There has been considerable outcry about economic apartheid in the United States. Corporate profits and CEO compensation have climbed to record highs — accompanied by rising poverty rates, 46 million Americans without health insurance, loss of pensions for an increasing number of workers, and deteriorating workplace safety standards, including more deaths in the mines.
According to the Center for Economic Policy Research, the federal minimum wage, in current dollars, is at its lowest level in 50 years. This is a major problem here in our state. The Gazette noted: “If you work in West Virginia, you’re more likely to bring home minimum wage — or less — than any other state except Oklahoma, which is tied for first.”
Furthermore, employers are squeezing even harder. Wal-Mart, according to The Wall Street Journal, is moving “1.3 million workers from predictable shifts to a system based on the number of customers in store at a given time.” In this manner, hourly low-wage workers will become subject to having their time turned on or off like water from a spigot.
This turn of events has not only shattered the national social contract, it has also seriously eroded the democratic voting process. Disengagement and disenchantment have reduced voter participation to the lowest level of any industrial nation in the world. The result has been growing control over both economic and political life by fewer and fewer people, primarily those who are affluent and privileged.
Abraham Lincoln once stated that a nation cannot endure half free and half slave. Similarly, the nation cannot survive when its people are free politically but enslaved economically.
The labor movement has proposed a modest step to help rectify the problem through the Employee Free Choice Act. The act would deal with the reality that workers find it increasingly impossible to form unions. According to an article by Sheldon Friedman in the Labor Studies Journal, “of the 60 million nonunion workers who tell pollsters that they want a union in their workplace, last year fewer than 70,000 succeeded in forming one.”

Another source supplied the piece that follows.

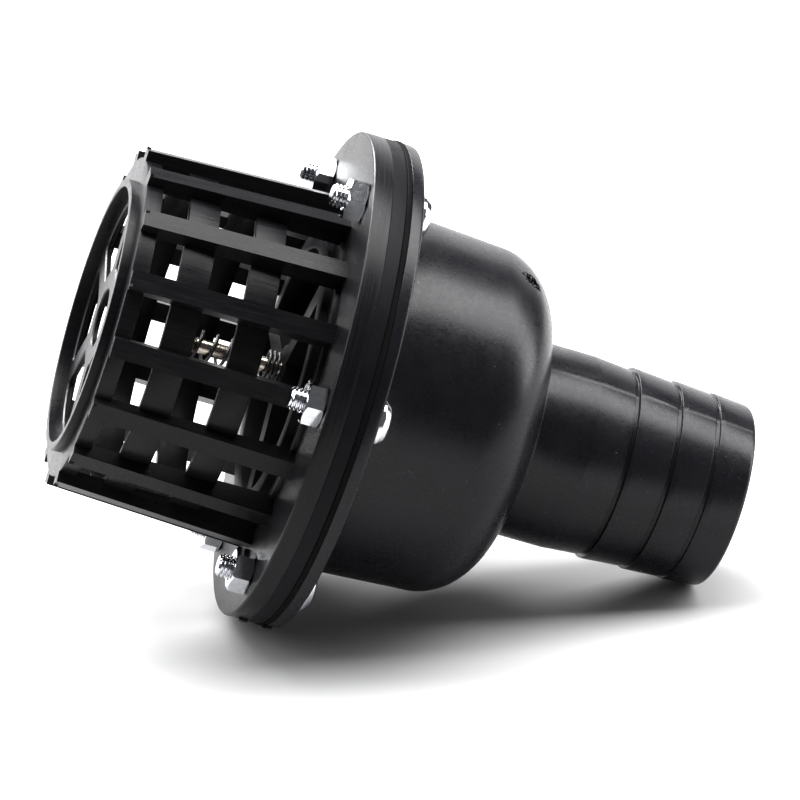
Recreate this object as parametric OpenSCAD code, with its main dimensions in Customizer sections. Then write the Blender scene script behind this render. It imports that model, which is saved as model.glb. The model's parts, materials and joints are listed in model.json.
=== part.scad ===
// Spring-loaded foot valve for a 50 mm suction hose, lying on its flange rim and its hose tail.
// Every sub-part is drawn about the valve's own axis: z = 0 is the front face of the strainer's
// flange, -z runs to the strainer's end plate and +z runs to the open end of the hose tail.
// lie_down() then sets the whole valve on the floor, with the strainer towards -X.

/* [Flanges] */
// Outside diameter of the flanges
flange_d = 128; // [124:0.5:136]
// Thickness of the strainer's flange
strainer_flange_t = 5; // [4:0.5:6]
// Thickness of the seat plate between the flanges
seat_plate_t = 3.8; // [3.4:0.2:5]
// Thickness of the rubber gasket
gasket_t = 1.3; // [1.2:0.1:2]
// Thickness of the body's flange
body_flange_t = 3.4; // [3:0.1:5]
// Diameter of the circle that the flange screws stand on
bolt_circle_d = 112; // [111:0.5:113]
// Turn of the first flange screw from the lowest point of the flange
bolt_phase = 18.7; // [0:0.1:60]

/* [Screws and nuts] */
// Thread diameter of the flange screws
screw_d = 6; // [5:1:6]
// Length of the flange screws under the head
screw_l = 22; // [20:1:25]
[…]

Obstacles are so major that currently only 12 percent of wage and salary U.S. workers are union members, a rate that has steadily declined from 20 percent in 1983 and over 30 percent during Franklin Roosevelt’s New Deal. The rate will undoubtedly decline sharply again in the aftermath of the National Labor Relations Board’s recent decision that anyone who supervises anyone, even with the slightest direction, is no longer eligible for union membership.
The Employee Free Choice Act would:
Provide for certification of a union as the bargaining representative if the National Labor Relations Board finds that a majority of employees in a unit has signed authorizations designating the union as their bargaining representative. This procedure, similar to what occurs in Canada, was the intent of the National Relations Act in 1935. However, NLRB decisions and Taft-Hartley amendments changed the process to permit employers to request an election. During the interval prior to the election, workers are subjected to firings, intimidation, hostility, work-place tension, surveillance and the campaigns of anti-union consultants.
According to Kate Bronfenbrenner at Cornell University, 25 percent of all employers illegally fire at least one employee during worker campaigns to form a union. Penalties for such actions are so minimal that most employers treat them as a minor cost of doing business. As a result, those who initially sign cards are often long-gone or too intimidated to vote by the time the NLRB conducts an election.
Provide that if no agreement on a first contract between an employer and a newly certified union has been reached after 90 days of bargaining, either the employer or the union may request mediation by the Federal Mediation and Conciliation Service. If the service is unable to bring the parties to agreement after 30 days of mediation, either party may refer the dispute to binding arbitration.
Presently, the policy is that employers must simply “bargain in good faith” if the union has been certified. However, consultants are hired to ensure that the process goes nowhere, since after one year of prolonging the process, the employer can seek to decertify the union. During this time, labor turnover and employee dissatisfaction about results can take their toll. As a result, according to Bronfenbrenner, in 32 percent of the cases where workers vote for union representation, the workers are still without a contract a year later.
Provide effective remedies — including injunctive relief and monetary penalties — against employer coercion. Specifically, the bill would increase damages to three times the amount of back pay lost, if an employee is illegally discharged for union activity. In addition, the act would permit the National Labor Relations Board to obtain injunctive relief when workers are fired or other significant violations of employees’ rights occur during organizing efforts. Currently, the Taft-Hartley amendments permit the NLRB to seek only federal court orders on behalf of employers.
When America was in the midst of the Great Depression, the Roosevelt administration championed the Wagner Act and similar legislation to help working people obtain higher wages and more benefits. Since the process has broken down, it is probably time to revisit that way of thinking. Society as a whole would benefit from more equality, less poverty, higher wages, better health care, improved pension coverage and greater participation in the democratic process, both politically and at the workplace. This adds up to the need to have a revitalized and invigorated labor movement in this country.
David, a WVU-Tech professor, is a Gazette contributing columnist.